O Sol embate sobre um copo de plástico abandonado na calçada. Meio cheio ou meio vazio? Não importa. A verdadeira questão é: com o quê? Duas beatas e um líquido ambíguo de tom amarelo que esperemos, na melhor das possibilidades, se trate de cerveja. Assim começa o dia no Largo do Pioledo.
Os comerciantes abrem as lojas e as cadeiras dos cafés dão agora a vez a caras enrugadas, que comunicam entre elas e degustam o seu café matinal. Um dia seremos assim, talvez não aqui, mas em qualquer outro lugar.
Se a estátua que olha diretamente para este largo pudesse mexer a sua boca, e contar tudo o que os seus olhos imóveis viram, que estórias contaria ela? Infelizmente, nunca saberemos, mas ela ali fica, atenta, a contemplar tudo o que acontece na sua perpétua mudez.

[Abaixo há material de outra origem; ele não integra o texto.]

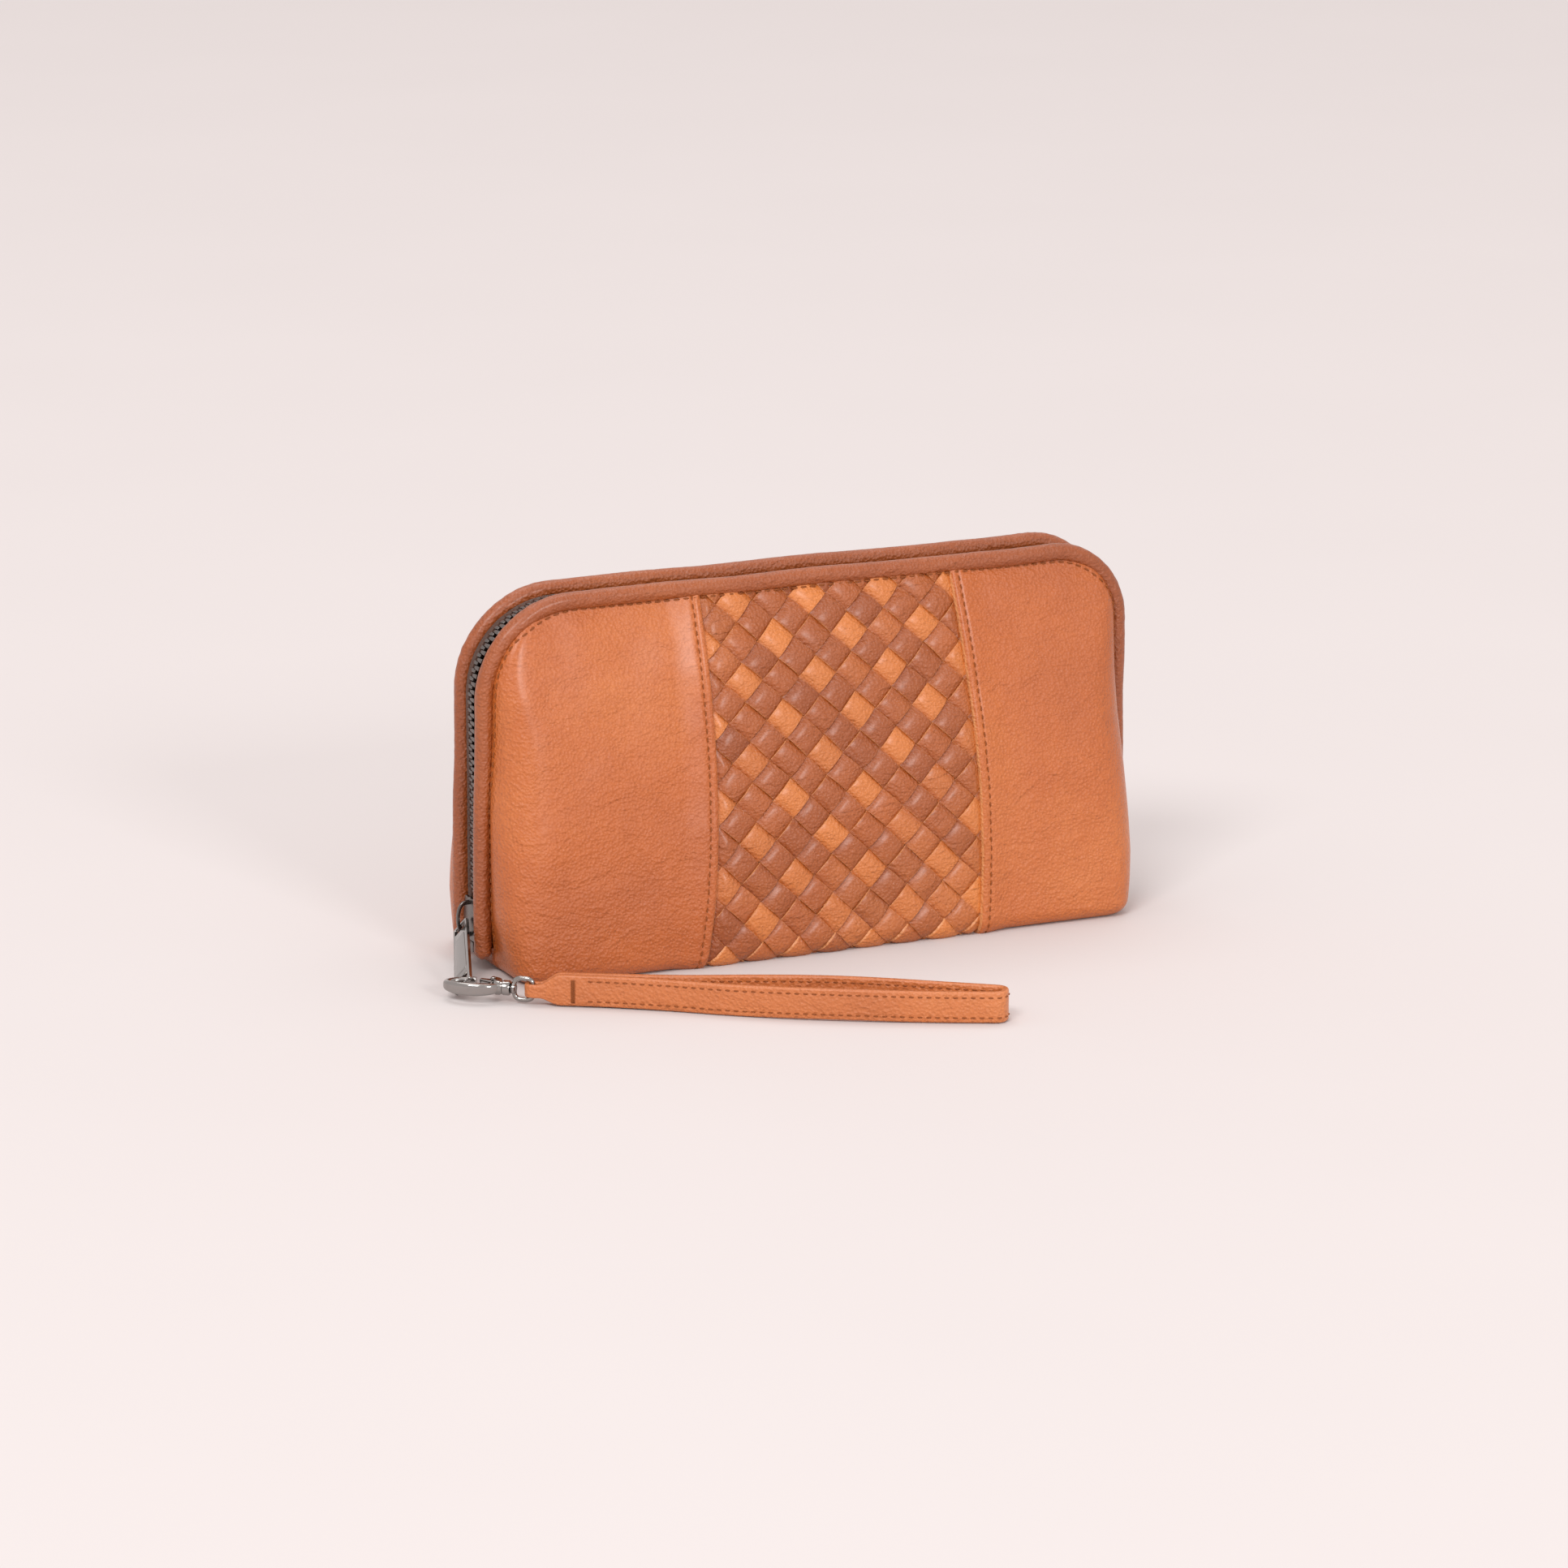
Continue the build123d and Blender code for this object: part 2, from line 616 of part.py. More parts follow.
# ---------------------------------------------------------------- coin pouch
def make_coin_pouch():
    depth = COIN_DEPTH
    height = COIN_TOP - COIN_BOTTOM
    middle = (COIN_TOP + COIN_BOTTOM) / 2
    with BuildPart() as pouch:
        with Locations((0, 0, middle)):
            Box(COIN_WIDTH, depth, height)
        with Locations((0, 0, middle + COIN_WALL)):
            Box(COIN_WIDTH - 2 * COIN_WALL, depth - 2 * COIN_WALL, height, mode=Mode.SUBTRACT)
    save(pouch, "coin_pouch")
    with BuildPart() as tape:
        for y in (-1, 1):
            with Locations((0, y * 2.75, COIN_ZIP_Z)):
                Box(COIN_WIDTH, 1.5, 0.8)
    save(tape, "coin_zip_tape")
    with BuildPart() as teeth:
        for y, lead in ((-1, 0.0), (1, 0.5)):
            with GridLocations(COIN_PITCH, 1, COIN_TEETH, 1) as grid:
                starts = [place.position.X + lead * COIN_PITCH for place in grid]
            with Locations(*[(x, y * 0.95, COIN_ZIP_Z) for x in starts]):
                Box(0.75, 2.0, 1.6)
    save(teeth, "coin_zip_teeth")


def make_coin_slider():
    level = COIN_ZIP_Z
    with BuildPart() as slider:
        with BuildSketch(Plane.XY.offset(level + 1.0)) as plate:
            with Locations((COIN_SLIDER_X, 0)):
                Rectangle(8, 5.6)
            fillet(plate.vertices(), 1.2)
        extrude(amount=0.8)
        with BuildSketch(Plane.XZ) as crown:
            with Locations((COIN_SLIDER_X, level + 3.1)):
                Rectangle(5.4, 2.8)
            fillet(crown.vertices().group_by(Axis.Y)[-1], 1.1)
            with Locations((COIN_SLIDER_X, level + 2.65)):
                Rectangle(3.8, 1.9, mode=Mode.SUBTRACT)
        extrude(amount=0.7, both=True)
    save(slider, "coin_zip_slider")
    with BuildPart() as pull:
        with BuildSketch(Plane.XY.offset(level + 2.3)):
            with Locations((COIN_SLIDER_X - COIN_PULL_LENGTH / 2 + 0.5, 0)):
                RectangleRounded(COIN_PULL_LENGTH, 4.6, 1.4)
            with Locations((COIN_SLIDER_X - 1.9, 0)):
                Rectangle(2.6, 2.2, mode=Mode.SUBTRACT)
        extrude(amount=0.7)
    save(pull, "coin_zip_pull")


make_base()
make_panels()
make_boards()
make_linings()
make_bindings()
make_tapes()
make_teeth()
make_zip_ends()
make_pockets()
make_gussets()
make_coin_pouch()
make_coin_slider()
make_slider()
make_puller()
make_hook()
make_gate()
make_ring()
make_strap()
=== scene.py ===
"""Looks of the zip-around wallet: leather skins, woven panel, zip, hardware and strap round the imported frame.

Lengths inside the helpers are millimetres; the meshes are made in metres, in the frame's own axes.
"""
import json
import math
import random

import bmesh
import bpy
from mathutils import Matrix, Vector, noise
from mathutils.bvhtree import BVHTree


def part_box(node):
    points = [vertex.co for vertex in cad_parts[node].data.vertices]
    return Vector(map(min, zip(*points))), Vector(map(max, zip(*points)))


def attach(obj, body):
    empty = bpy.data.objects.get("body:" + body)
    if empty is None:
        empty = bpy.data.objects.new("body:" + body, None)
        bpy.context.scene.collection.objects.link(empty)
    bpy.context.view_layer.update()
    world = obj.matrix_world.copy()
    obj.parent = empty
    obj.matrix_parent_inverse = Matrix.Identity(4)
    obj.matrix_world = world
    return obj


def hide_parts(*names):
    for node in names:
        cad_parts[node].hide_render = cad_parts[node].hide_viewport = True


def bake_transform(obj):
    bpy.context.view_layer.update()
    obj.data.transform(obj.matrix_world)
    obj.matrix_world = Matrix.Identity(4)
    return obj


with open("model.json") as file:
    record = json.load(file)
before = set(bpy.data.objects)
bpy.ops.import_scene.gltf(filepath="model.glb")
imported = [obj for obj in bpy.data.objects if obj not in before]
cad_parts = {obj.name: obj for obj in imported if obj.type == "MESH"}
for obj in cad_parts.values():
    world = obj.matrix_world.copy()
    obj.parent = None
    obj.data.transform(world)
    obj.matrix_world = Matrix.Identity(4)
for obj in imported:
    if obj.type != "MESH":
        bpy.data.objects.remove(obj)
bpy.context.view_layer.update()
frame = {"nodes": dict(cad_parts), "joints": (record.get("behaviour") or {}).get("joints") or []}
random.seed(7)
MM = 0.001


# ---------------------------------------------------------------- sizes read from the frame
def box_mm(node):
    low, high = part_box(node)
    return low / MM, high / MM


def joint(name):
    """A joint's point and axis, in millimetres."""
    found = next(j for j in frame["joints"] if j["name"] == name)
    return Vector(found["pos_m"]) / MM, Vector(found["axis"]).normalized()


binding_low, binding_high = box_mm("front_binding")
woven_low, woven_high = box_mm("front_woven_panel")
panel_low, _ = box_mm("front_left_panel")
tape_low, tape_high = box_mm("front_zip_tape")
strap_low, strap_high = box_mm("wrist_strap")
_, base_high = box_mm("base_woven_panel")

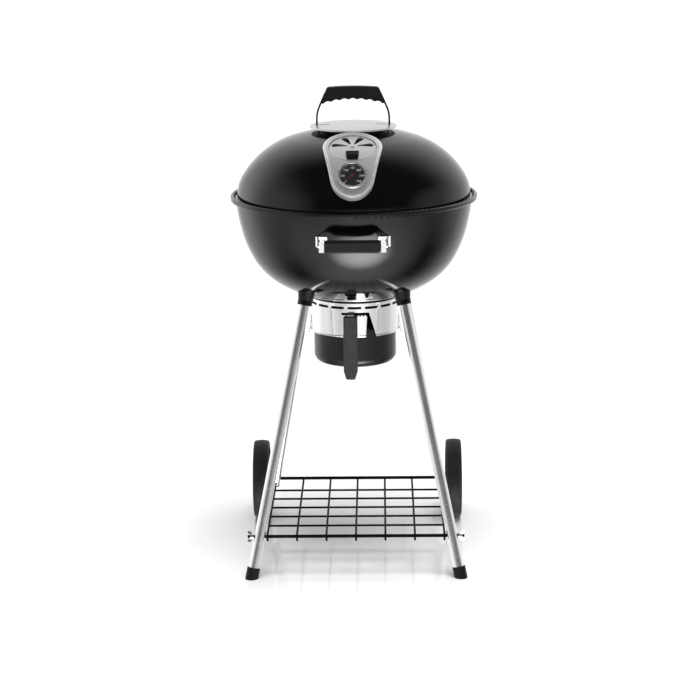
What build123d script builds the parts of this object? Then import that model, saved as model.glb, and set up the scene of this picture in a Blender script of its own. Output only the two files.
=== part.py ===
from build123d import *
import os
from math import asin, atan2, cos, degrees, radians, sin, sqrt

# Kettle charcoal grill. Millimetres, Z up. The kettle's axis is X = Y = 0, the ground is Z = 0,
# the front, with the thermometer and the carrying handle, is -Y, and the wheels are at the back.

# Bowl and lid: pressed dishes, each drawn by one meridian of arcs that run into each other.
BOWL_RADIUS = 282.0          # outside of the bowl's wall where its curve starts
BOWL_TOP = 866.0             # height where the curve starts, just under the rim
BOWL_LEAN = 5.5              # lean of the wall there, in degrees
BOWL_ARCS = ((1.472, 16.5), (0.957, 30.0), (0.582, 57.5))   # radius over BOWL_RADIUS, last latitude
LID_ARCS = ((0.318, 30.0), (0.739, 72.5))                   # radius over the lid's, last latitude
SHEET = 1.5                  # enamelled steel of both dishes
SEAT_RISE = 2.5              # from the start of the bowl's curve up to the underside of the seat
SEAT_THICK = 2.0
BEAD_REACH = 13.0            # the rolled rim stands this far outside the bowl's wall
BEAD_WIDTH = 7.5
BEAD_HEIGHT = 12.5
LID_INSET = 3.3              # the lid's wall stands inside the bowl's by this much
LID_SKIRT = 8.5              # upright wall under the lid's curve
LID_BEAD = 5.5               # rolled edge of the lid
LIFT_GAP = 0.5               # play between the lid's edge and the seat
HOOK_LATITUDE = 24.0         # the hook inside the lid
HOOK_REACH = -22.0
HOOK_WIDTH = 22.0

# Lid handle and heat shield
SHIELD_RADIUS = 103.0
SHIELD_RISE = 4.0
SHIELD_SHEET = 1.0
SHIELD_GAP = 12.5            # from the lid's surface up to the shield's edge, at the feet
FOOT_X = 65.0
FOOT_Y = 70.0
FOOT_WIDTH = 20.0
FOOT_DEPTH = 14.0
HANDLE_WIRE = 4.4
WIRE_ROOT_X = 62.0           # where the wire goes through the lid
WIRE_WIDE_X = 86.0           # where it stands outside the slots of the shield
GRIP_HEIGHT = 100.0          # from the lid's top to the crown of the grip's straight line
GRIP_HALF = 61.0             # half of the grip's top edge
GRIP_END_X = 78.0
GRIP_DROP = 38.0             # from the grip's top edge down to its ends
GRIP_DEEP = 28.0             # grip's height at the middle
GRIP_THICK = 20.0
FINGER_PITCH = 19.5
FINGER_RADIUS = 12.0
FINGER_DEPTH = 2.6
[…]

O Pioledo nunca dorme… nem deixa dormir. Gritos de euforia e os ocasionais insultos e provocações de pré-porrada são a trilha sonora que ecoa pelo Largo e anima as suas noites, desanimando quem nele habita.
Por contraste, o silêncio marcaria as manhãs no Pioledo, se não fosse pelo barulho das crianças que brincam alegremente no recreio da escola e pelo motor do ocasional carro que passa.
O Largo do Pioledo é assim, durante a manhã, um velhinho que se cobre com um manto de plástico, vidro e vómito e que nele tenta fazer a sua sesta. Um olho aberto e outro fechado. Coitado do senhor, nunca tem sossego.